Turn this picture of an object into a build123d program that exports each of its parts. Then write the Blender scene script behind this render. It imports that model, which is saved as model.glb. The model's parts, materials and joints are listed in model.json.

--

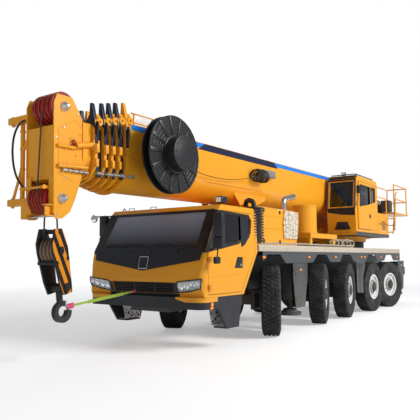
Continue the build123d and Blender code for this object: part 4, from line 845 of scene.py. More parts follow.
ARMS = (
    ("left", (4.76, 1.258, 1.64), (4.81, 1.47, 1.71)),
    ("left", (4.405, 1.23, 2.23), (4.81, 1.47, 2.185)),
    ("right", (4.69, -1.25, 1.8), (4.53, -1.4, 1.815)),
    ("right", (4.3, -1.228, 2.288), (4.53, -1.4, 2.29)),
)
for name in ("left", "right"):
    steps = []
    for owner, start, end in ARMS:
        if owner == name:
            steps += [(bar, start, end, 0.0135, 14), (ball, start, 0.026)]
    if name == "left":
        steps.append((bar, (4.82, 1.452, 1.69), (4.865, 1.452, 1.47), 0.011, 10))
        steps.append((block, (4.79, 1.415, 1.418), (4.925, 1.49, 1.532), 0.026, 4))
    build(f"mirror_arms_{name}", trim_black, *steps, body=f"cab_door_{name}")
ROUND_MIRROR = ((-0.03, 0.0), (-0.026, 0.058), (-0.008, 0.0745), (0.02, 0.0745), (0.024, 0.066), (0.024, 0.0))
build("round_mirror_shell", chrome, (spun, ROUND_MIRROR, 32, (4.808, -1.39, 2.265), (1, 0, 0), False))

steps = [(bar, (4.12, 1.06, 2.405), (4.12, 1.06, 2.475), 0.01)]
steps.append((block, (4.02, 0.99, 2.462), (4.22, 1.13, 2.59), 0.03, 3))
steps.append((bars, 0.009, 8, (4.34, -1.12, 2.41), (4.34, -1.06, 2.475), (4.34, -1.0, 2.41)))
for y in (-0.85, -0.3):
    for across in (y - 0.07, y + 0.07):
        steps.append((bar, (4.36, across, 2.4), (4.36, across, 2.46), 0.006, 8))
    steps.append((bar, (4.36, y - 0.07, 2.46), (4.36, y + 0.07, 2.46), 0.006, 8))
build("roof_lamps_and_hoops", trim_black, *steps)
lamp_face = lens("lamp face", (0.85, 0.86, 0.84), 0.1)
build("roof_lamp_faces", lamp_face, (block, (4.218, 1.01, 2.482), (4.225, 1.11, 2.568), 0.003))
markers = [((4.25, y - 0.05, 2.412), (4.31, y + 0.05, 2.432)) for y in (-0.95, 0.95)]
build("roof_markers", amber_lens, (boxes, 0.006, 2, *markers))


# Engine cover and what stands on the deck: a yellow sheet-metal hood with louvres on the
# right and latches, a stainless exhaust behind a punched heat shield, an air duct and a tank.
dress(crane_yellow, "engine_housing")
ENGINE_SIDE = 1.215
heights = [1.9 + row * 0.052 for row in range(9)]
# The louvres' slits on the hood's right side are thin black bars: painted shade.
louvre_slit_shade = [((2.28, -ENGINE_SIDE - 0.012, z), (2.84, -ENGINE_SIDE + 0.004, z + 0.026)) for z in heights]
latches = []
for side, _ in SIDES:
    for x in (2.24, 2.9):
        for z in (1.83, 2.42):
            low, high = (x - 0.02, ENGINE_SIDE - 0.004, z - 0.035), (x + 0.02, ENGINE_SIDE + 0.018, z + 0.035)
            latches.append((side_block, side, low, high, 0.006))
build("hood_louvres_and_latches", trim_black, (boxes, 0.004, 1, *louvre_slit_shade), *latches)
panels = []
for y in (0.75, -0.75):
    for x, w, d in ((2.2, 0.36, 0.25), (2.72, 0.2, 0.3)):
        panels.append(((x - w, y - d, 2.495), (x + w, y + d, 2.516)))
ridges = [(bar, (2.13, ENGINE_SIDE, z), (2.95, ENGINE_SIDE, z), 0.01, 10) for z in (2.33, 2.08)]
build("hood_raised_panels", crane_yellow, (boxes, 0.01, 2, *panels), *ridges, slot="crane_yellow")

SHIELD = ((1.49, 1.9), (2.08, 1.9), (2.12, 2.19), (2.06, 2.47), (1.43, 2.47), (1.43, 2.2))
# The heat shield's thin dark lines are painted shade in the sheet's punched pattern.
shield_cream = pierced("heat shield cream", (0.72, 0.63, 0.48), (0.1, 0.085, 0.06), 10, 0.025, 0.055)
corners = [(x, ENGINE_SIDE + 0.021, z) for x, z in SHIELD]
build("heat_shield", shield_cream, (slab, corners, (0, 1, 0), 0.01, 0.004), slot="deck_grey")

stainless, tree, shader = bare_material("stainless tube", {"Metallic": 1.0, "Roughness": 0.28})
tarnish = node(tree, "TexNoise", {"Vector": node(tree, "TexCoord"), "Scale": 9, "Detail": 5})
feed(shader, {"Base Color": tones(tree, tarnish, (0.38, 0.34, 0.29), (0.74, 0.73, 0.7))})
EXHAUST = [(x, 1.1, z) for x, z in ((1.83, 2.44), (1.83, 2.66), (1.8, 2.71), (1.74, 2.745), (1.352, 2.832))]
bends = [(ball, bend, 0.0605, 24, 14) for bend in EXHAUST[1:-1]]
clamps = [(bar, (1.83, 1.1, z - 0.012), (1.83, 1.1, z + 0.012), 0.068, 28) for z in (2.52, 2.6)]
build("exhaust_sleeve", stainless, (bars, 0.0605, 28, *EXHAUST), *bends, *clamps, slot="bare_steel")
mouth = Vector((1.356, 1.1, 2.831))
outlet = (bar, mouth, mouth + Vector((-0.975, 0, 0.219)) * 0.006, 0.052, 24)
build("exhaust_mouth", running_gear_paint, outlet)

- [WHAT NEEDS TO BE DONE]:
Identify the lines of the entries containing the string "object". Copy each such line.

- [RESULT FOR THIS EXERCISE]:
Turn this picture of an object into a build123d program that exports each of its parts. Then write the Blender scene script behind this render. It imports that model, which is saved as model.glb. The model's parts, materials and joints are listed in model.json.
Continue the build123d and Blender code for this object: part 4, from line 845 of scene.py. More parts follow.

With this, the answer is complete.